→ **INSTRUCTIONS FOR THE TASK**: Write out all the data again, exactly as it stands.

→ **MATERIAL FOR THIS EXERCISE**:
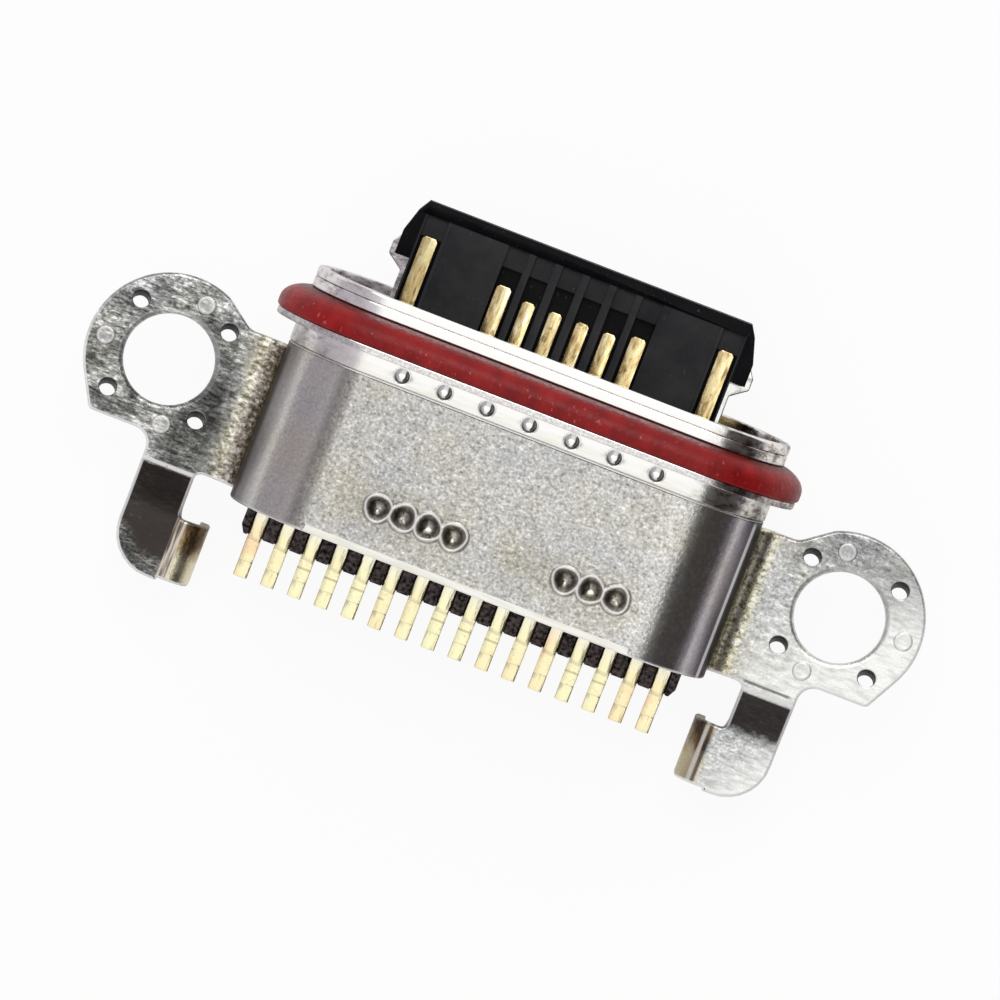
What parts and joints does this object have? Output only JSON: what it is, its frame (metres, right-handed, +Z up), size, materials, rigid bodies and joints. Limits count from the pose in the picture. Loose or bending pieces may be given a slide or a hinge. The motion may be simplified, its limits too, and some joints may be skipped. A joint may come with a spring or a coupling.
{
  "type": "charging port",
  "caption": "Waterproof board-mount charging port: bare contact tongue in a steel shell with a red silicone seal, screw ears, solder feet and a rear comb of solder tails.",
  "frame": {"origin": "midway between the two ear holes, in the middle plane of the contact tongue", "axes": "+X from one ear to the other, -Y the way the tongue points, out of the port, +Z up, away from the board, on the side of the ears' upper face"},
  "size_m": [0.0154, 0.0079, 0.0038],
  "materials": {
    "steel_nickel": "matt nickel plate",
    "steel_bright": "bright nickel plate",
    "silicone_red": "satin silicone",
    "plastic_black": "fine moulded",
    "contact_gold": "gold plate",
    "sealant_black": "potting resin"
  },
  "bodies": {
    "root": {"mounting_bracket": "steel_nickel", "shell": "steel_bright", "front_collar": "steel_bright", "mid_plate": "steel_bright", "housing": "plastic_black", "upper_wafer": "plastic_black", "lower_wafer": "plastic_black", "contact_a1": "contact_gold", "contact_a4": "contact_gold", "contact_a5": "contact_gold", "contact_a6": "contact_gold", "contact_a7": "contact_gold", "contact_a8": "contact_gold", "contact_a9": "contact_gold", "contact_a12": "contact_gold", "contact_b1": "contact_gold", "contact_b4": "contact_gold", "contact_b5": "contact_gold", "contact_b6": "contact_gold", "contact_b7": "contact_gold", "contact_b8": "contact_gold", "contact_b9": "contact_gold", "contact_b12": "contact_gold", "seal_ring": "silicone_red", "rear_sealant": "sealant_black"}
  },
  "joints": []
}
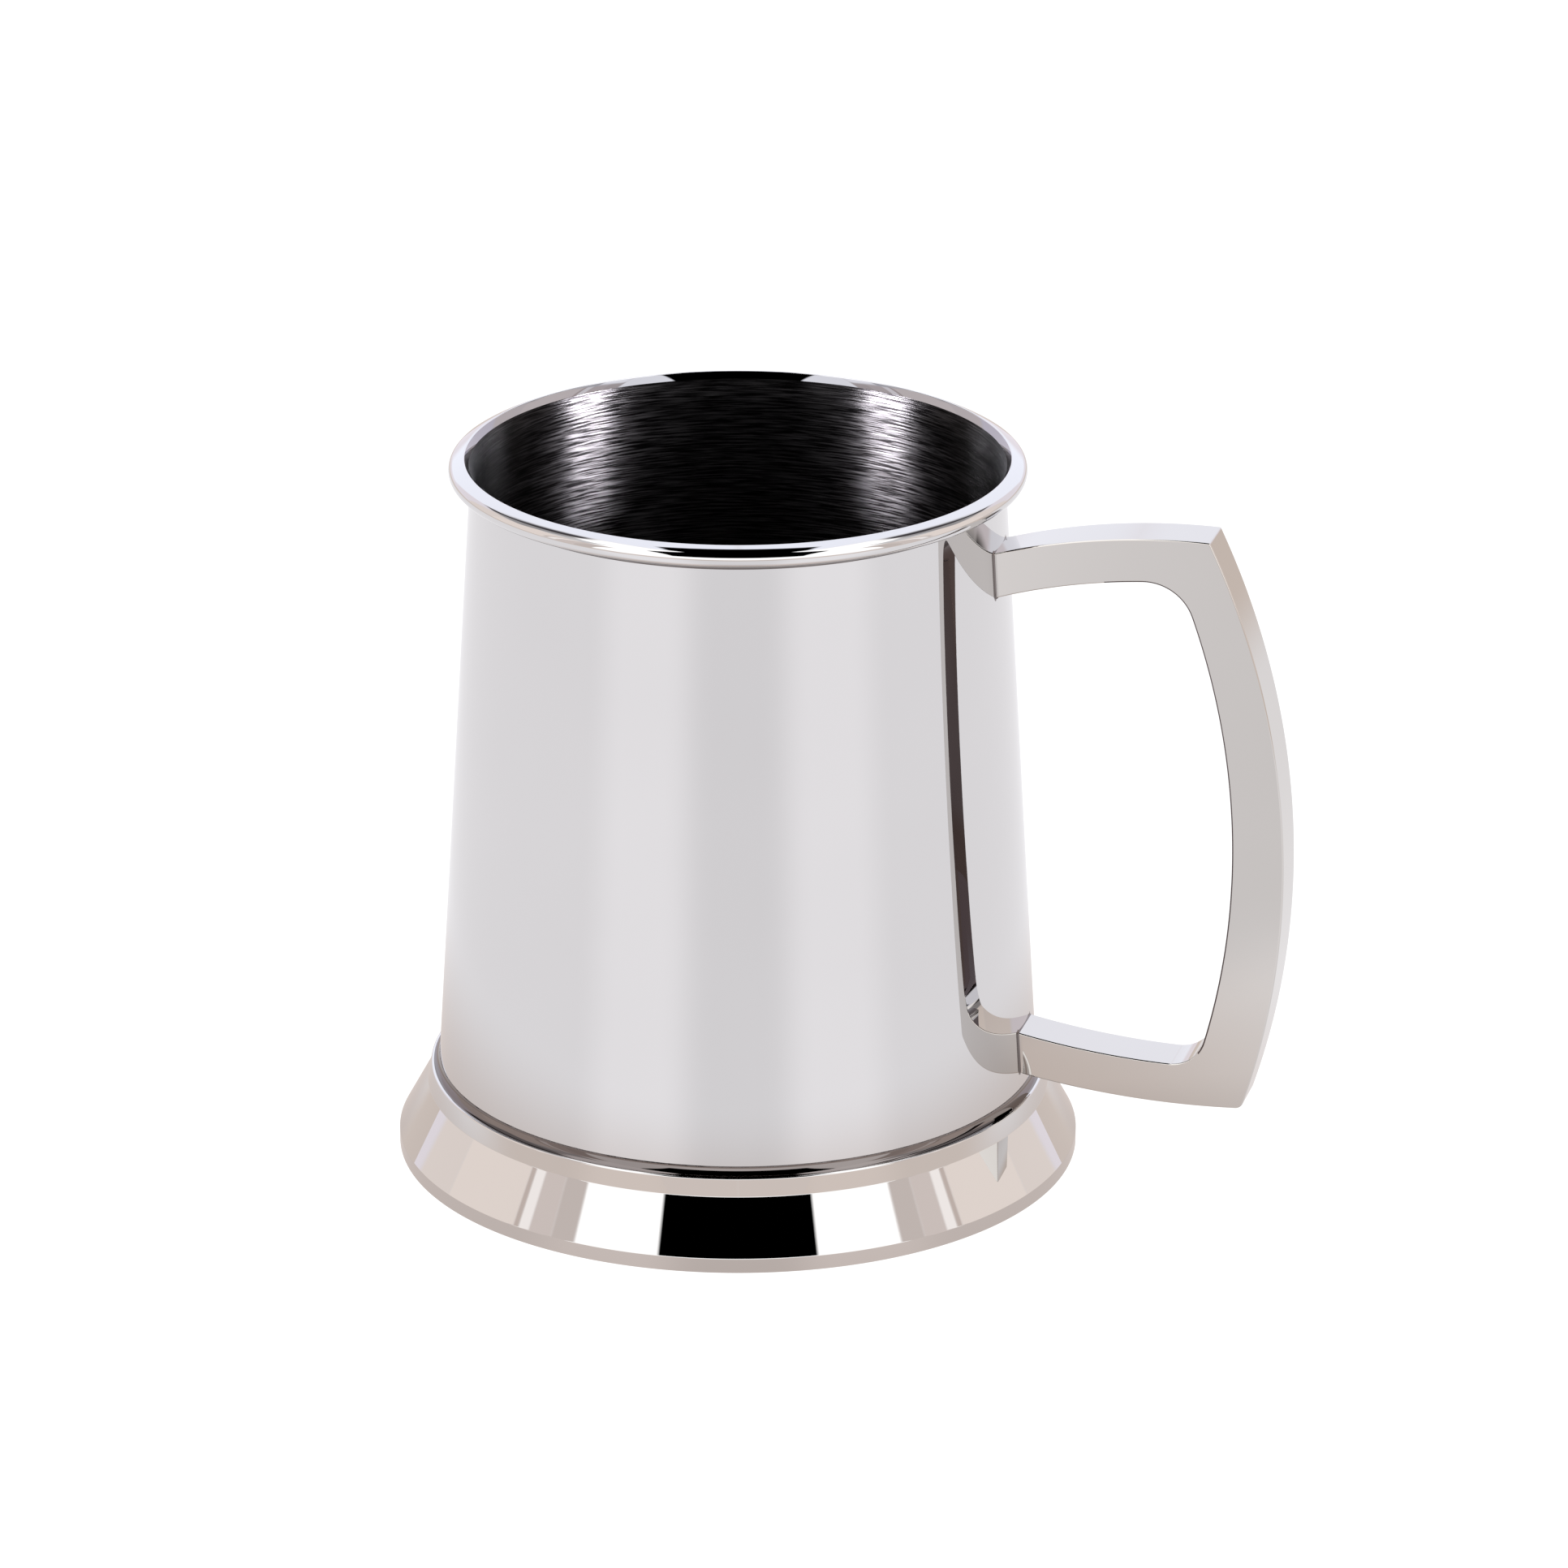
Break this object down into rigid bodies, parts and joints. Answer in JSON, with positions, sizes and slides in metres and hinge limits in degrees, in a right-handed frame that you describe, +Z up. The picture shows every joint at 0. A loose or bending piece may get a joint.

→ **EXERCISE ANSWER**:
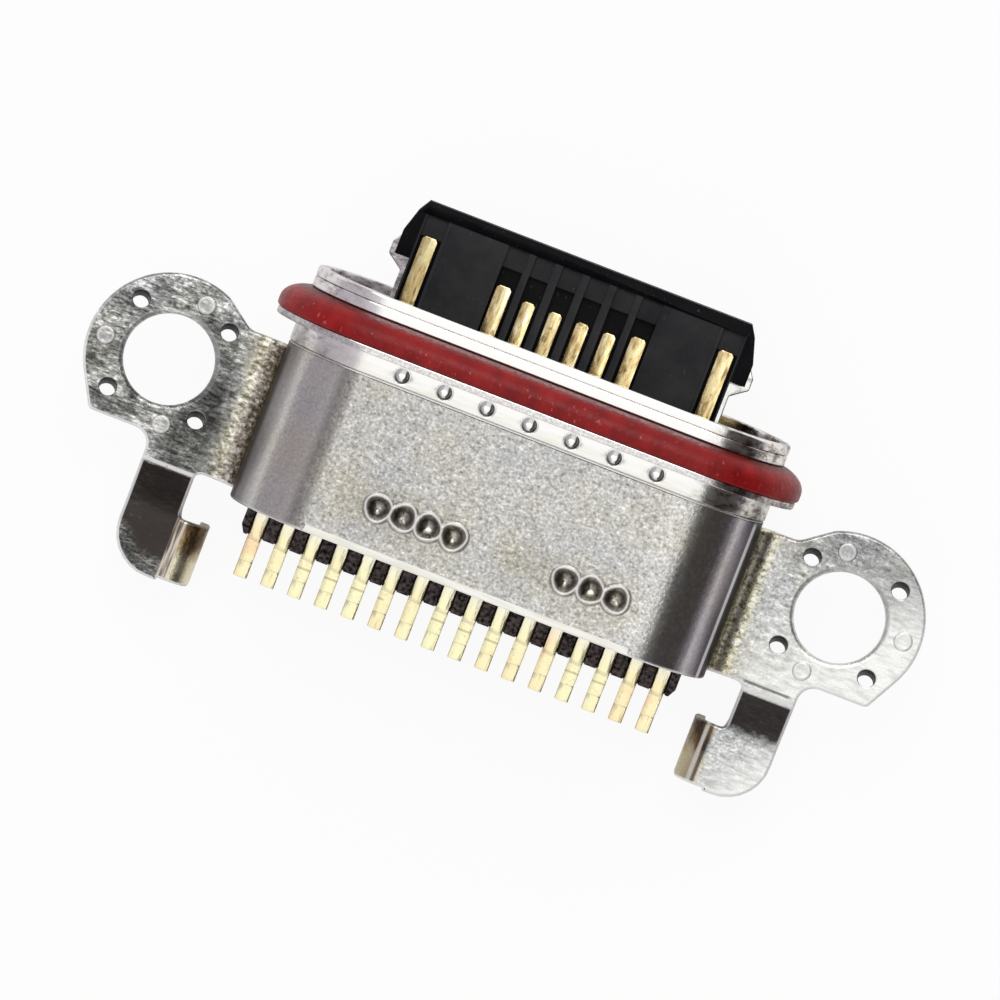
What parts and joints does this object have? Output only JSON: what it is, its frame (metres, right-handed, +Z up), size, materials, rigid bodies and joints. Limits count from the pose in the picture. Loose or bending pieces may be given a slide or a hinge. The motion may be simplified, its limits too, and some joints may be skipped. A joint may come with a spring or a coupling.
{
  "type": "charging port",
  "caption": "Waterproof board-mount charging port: bare contact tongue in a steel shell with a red silicone seal, screw ears, solder feet and a rear comb of solder tails.",
  "frame": {"origin": "midway between the two ear holes, in the middle plane of the contact tongue", "axes": "+X from one ear to the other, -Y the way the tongue points, out of the port, +Z up, away from the board, on the side of the ears' upper face"},
  "size_m": [0.0154, 0.0079, 0.0038],
  "materials": {
    "steel_nickel": "matt nickel plate",
    "steel_bright": "bright nickel plate",
    "silicone_red": "satin silicone",
    "plastic_black": "fine moulded",
    "contact_gold": "gold plate",
    "sealant_black": "potting resin"
  },
  "bodies": {
    "root": {"mounting_bracket": "steel_nickel", "shell": "steel_bright", "front_collar": "steel_bright", "mid_plate": "steel_bright", "housing": "plastic_black", "upper_wafer": "plastic_black", "lower_wafer": "plastic_black", "contact_a1": "contact_gold", "contact_a4": "contact_gold", "contact_a5": "contact_gold", "contact_a6": "contact_gold", "contact_a7": "contact_gold", "contact_a8": "contact_gold", "contact_a9": "contact_gold", "contact_a12": "contact_gold", "contact_b1": "contact_gold", "contact_b4": "contact_gold", "contact_b5": "contact_gold", "contact_b6": "contact_gold", "contact_b7": "contact_gold", "contact_b8": "contact_gold", "contact_b9": "contact_gold", "contact_b12": "contact_gold", "seal_ring": "silicone_red", "rear_sealant": "sealant_black"}
  },
  "joints": []
}
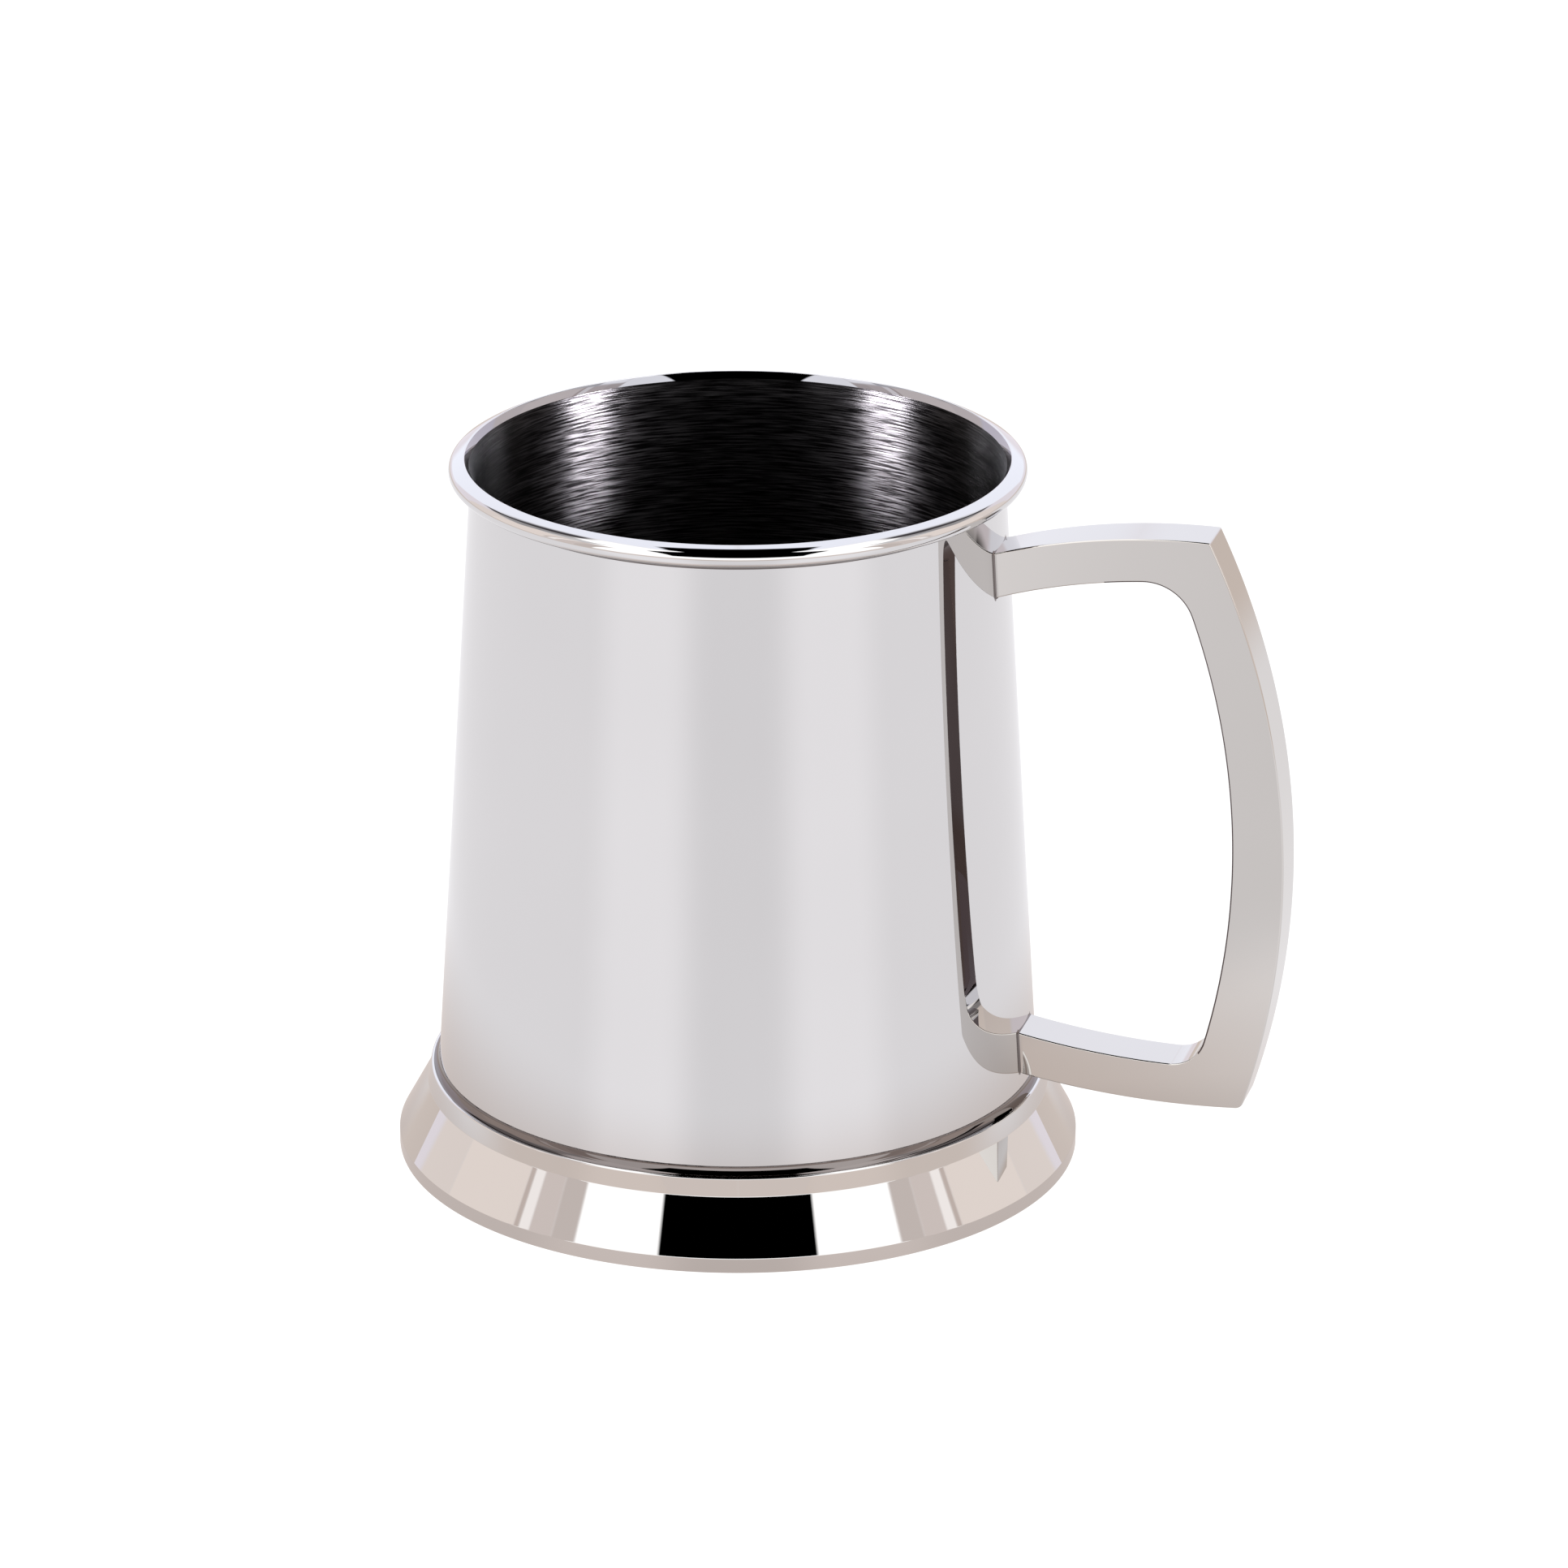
Break this object down into rigid bodies, parts and joints. Answer in JSON, with positions, sizes and slides in metres and hinge limits in degrees, in a right-handed frame that you describe, +Z up. The picture shows every joint at 0. A loose or bending piece may get a joint.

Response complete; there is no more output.